_INFORMATION SHOWN_
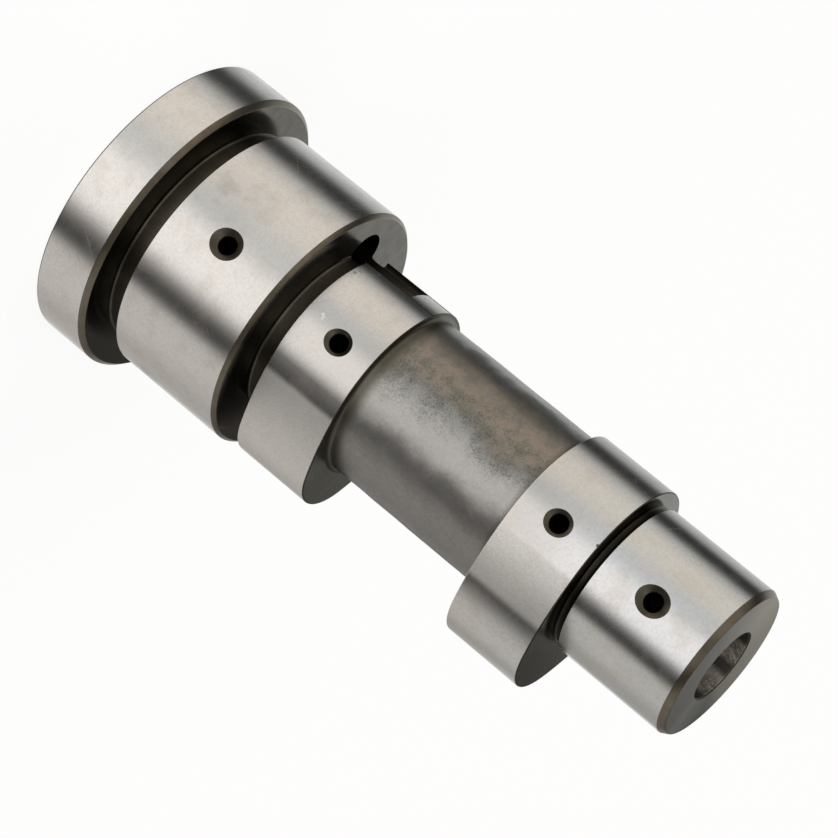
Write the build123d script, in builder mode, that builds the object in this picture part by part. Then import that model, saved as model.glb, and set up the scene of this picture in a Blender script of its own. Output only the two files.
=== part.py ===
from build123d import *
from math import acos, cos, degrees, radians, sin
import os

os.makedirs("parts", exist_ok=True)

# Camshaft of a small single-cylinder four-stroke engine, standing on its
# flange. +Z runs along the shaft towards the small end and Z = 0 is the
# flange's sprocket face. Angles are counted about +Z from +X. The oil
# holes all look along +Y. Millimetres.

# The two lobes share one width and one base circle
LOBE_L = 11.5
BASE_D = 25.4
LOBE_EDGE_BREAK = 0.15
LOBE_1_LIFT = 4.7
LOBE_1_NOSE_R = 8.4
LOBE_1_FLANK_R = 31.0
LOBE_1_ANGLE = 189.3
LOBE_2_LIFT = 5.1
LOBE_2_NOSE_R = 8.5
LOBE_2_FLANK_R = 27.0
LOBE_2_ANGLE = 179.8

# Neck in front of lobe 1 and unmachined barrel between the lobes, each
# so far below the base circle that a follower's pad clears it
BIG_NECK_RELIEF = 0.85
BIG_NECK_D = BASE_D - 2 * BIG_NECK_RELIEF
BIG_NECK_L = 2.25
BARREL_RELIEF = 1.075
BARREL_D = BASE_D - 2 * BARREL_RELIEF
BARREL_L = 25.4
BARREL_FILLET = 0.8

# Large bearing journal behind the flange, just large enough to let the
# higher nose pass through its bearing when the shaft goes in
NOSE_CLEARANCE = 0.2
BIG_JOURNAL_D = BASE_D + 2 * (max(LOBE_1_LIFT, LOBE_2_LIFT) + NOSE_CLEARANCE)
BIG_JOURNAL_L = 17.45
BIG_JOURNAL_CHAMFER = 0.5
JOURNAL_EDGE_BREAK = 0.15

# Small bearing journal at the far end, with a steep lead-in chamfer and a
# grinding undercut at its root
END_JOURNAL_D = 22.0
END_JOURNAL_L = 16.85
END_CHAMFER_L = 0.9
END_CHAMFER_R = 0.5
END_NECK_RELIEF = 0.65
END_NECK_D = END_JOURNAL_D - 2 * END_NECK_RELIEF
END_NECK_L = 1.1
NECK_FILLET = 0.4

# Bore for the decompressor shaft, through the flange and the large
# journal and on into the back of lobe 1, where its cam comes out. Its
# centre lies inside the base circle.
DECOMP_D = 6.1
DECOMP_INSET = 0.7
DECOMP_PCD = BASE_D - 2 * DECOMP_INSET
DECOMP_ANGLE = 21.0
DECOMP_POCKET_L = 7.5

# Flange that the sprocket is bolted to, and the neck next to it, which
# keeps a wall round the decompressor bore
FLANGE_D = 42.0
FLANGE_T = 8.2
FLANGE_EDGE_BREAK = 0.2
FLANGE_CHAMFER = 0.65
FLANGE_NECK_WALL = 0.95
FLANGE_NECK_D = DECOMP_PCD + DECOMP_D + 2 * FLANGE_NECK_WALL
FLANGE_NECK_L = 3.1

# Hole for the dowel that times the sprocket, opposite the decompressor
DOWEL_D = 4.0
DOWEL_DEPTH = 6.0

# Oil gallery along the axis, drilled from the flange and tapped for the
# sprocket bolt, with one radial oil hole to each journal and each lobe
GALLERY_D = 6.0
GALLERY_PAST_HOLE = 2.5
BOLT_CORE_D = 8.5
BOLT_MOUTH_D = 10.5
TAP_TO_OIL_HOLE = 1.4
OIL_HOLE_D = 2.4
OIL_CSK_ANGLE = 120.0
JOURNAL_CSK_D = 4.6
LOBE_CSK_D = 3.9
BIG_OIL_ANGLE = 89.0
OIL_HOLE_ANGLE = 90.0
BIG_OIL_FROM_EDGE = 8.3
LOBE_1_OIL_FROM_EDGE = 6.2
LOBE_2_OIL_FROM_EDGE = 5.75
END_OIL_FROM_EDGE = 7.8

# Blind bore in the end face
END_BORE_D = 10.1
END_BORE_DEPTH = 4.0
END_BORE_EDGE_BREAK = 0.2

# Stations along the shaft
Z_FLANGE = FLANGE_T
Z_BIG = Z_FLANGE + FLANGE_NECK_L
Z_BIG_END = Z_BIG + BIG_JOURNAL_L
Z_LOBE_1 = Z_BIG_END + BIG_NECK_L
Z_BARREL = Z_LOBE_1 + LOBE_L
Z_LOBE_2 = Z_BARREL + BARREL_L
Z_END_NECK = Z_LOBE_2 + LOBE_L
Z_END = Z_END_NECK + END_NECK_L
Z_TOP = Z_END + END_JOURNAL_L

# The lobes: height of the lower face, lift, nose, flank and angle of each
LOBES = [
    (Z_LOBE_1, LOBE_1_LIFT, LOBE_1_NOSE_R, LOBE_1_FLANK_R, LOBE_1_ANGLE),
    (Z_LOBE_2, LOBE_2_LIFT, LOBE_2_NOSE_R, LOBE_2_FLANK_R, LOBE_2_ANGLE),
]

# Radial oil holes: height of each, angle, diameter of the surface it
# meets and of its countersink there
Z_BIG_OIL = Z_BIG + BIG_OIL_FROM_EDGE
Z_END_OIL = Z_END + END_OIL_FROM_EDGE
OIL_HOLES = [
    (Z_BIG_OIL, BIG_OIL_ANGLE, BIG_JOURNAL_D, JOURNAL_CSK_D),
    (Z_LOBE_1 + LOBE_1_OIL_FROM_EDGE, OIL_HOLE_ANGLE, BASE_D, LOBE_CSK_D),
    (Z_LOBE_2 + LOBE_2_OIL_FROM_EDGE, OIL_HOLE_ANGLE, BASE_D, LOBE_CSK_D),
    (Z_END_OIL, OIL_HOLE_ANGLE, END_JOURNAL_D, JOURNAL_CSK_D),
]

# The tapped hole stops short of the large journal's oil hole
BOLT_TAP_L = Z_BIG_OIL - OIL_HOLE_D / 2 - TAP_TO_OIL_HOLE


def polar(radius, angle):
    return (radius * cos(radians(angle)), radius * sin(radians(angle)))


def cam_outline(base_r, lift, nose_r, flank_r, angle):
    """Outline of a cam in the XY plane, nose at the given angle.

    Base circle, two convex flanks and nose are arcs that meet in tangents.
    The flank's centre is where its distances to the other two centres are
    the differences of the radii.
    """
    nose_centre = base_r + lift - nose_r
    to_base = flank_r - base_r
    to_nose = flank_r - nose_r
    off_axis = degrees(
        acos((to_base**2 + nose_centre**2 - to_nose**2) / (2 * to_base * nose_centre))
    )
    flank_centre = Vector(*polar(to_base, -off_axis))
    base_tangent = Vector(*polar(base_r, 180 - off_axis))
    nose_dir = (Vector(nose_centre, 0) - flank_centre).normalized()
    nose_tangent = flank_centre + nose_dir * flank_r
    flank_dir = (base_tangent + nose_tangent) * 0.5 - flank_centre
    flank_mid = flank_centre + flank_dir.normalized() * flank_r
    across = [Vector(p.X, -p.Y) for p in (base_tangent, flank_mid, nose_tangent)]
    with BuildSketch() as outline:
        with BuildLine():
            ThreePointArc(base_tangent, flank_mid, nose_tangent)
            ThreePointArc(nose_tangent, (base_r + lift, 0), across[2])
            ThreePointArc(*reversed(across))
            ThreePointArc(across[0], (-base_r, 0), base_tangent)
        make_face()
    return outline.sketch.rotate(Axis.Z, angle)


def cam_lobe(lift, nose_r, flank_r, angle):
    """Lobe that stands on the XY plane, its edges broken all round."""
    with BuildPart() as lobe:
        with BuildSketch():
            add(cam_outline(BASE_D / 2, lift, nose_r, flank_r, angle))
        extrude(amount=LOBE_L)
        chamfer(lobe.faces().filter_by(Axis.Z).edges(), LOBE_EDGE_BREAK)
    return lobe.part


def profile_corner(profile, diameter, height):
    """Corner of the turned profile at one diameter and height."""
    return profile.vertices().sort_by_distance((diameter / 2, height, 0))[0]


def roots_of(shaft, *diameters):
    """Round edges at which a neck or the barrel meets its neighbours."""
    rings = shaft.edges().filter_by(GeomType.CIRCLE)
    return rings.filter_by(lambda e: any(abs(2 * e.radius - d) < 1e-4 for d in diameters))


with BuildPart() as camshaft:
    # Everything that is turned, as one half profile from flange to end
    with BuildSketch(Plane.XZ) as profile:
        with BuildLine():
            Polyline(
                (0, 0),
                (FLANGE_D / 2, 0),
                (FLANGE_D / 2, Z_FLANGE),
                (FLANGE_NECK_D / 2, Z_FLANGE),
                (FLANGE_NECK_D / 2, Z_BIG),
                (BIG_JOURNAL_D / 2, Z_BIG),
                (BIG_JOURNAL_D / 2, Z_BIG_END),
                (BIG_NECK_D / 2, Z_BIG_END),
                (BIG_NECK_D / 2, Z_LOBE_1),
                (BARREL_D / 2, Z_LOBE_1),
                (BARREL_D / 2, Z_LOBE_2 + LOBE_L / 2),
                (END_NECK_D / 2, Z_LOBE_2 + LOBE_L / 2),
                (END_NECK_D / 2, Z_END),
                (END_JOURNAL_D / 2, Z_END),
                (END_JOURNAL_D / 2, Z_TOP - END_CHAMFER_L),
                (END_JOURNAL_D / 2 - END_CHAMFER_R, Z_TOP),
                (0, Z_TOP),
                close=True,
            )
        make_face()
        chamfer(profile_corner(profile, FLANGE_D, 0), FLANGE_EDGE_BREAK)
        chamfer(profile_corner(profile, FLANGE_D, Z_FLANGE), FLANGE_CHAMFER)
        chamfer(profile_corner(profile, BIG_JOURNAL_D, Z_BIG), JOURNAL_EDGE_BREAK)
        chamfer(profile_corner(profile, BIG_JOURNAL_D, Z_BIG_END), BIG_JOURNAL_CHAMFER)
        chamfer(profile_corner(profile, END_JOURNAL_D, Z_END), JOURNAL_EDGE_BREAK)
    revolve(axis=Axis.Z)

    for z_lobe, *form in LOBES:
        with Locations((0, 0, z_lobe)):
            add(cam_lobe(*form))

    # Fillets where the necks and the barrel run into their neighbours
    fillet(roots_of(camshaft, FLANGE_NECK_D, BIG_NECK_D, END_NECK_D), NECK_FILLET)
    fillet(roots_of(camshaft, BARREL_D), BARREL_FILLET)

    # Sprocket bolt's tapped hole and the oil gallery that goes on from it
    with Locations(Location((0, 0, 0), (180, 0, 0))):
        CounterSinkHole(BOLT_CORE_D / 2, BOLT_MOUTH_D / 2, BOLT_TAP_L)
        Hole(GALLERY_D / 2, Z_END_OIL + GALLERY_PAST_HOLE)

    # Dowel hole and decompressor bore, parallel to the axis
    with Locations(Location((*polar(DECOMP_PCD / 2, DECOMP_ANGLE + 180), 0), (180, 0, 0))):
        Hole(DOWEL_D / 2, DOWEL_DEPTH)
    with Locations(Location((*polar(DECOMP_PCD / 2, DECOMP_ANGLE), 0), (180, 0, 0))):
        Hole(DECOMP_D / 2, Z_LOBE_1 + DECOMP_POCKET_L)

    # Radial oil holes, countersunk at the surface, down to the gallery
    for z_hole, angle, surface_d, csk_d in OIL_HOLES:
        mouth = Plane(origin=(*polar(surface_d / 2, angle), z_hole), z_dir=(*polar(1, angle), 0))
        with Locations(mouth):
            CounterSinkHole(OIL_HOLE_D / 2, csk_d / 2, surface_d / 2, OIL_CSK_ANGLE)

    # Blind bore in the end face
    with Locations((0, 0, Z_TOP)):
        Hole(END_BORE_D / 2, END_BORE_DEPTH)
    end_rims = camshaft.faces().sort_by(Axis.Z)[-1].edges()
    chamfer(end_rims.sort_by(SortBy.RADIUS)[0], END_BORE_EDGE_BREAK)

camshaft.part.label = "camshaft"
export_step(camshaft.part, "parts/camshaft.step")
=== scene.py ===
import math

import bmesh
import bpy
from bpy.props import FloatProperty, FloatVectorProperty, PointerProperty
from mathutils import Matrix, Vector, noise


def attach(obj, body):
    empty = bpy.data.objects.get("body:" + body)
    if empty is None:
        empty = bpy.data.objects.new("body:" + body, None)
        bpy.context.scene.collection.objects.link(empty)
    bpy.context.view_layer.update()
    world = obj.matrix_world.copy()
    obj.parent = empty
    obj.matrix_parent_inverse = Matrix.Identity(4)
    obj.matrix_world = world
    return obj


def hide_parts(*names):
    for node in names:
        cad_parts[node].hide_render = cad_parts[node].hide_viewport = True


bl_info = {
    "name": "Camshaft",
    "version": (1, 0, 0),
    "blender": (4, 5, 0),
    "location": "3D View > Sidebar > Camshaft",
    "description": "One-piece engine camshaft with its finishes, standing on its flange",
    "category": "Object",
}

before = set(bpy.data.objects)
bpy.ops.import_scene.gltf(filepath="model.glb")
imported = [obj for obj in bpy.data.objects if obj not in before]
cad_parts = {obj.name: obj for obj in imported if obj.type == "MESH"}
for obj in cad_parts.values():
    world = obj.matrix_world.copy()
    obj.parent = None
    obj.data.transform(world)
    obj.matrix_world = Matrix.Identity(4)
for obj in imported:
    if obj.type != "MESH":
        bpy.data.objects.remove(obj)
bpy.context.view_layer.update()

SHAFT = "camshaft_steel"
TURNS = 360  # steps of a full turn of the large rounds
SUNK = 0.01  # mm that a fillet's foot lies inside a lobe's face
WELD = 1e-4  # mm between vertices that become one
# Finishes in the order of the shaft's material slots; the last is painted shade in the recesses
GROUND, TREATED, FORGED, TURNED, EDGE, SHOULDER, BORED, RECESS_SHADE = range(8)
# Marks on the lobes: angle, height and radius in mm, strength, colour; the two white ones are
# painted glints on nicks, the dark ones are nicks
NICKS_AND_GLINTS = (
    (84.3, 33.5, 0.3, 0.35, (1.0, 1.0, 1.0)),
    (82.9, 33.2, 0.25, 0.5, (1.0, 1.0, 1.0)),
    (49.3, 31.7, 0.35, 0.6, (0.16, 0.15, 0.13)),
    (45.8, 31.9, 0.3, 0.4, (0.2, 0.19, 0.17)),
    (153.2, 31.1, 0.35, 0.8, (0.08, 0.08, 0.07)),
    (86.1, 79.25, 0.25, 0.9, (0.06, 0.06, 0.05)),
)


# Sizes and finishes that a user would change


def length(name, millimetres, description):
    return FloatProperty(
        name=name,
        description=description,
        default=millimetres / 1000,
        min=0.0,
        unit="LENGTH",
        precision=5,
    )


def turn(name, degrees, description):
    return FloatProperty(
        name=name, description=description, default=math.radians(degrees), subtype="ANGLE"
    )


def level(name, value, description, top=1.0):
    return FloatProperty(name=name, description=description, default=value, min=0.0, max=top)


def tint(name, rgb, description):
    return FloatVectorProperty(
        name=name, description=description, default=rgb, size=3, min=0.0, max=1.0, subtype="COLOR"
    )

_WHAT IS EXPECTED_
Each line above that includes "before" should be shown.

_FULL SOLUTION_
before = set(bpy.data.objects)
imported = [obj for obj in bpy.data.objects if obj not in before]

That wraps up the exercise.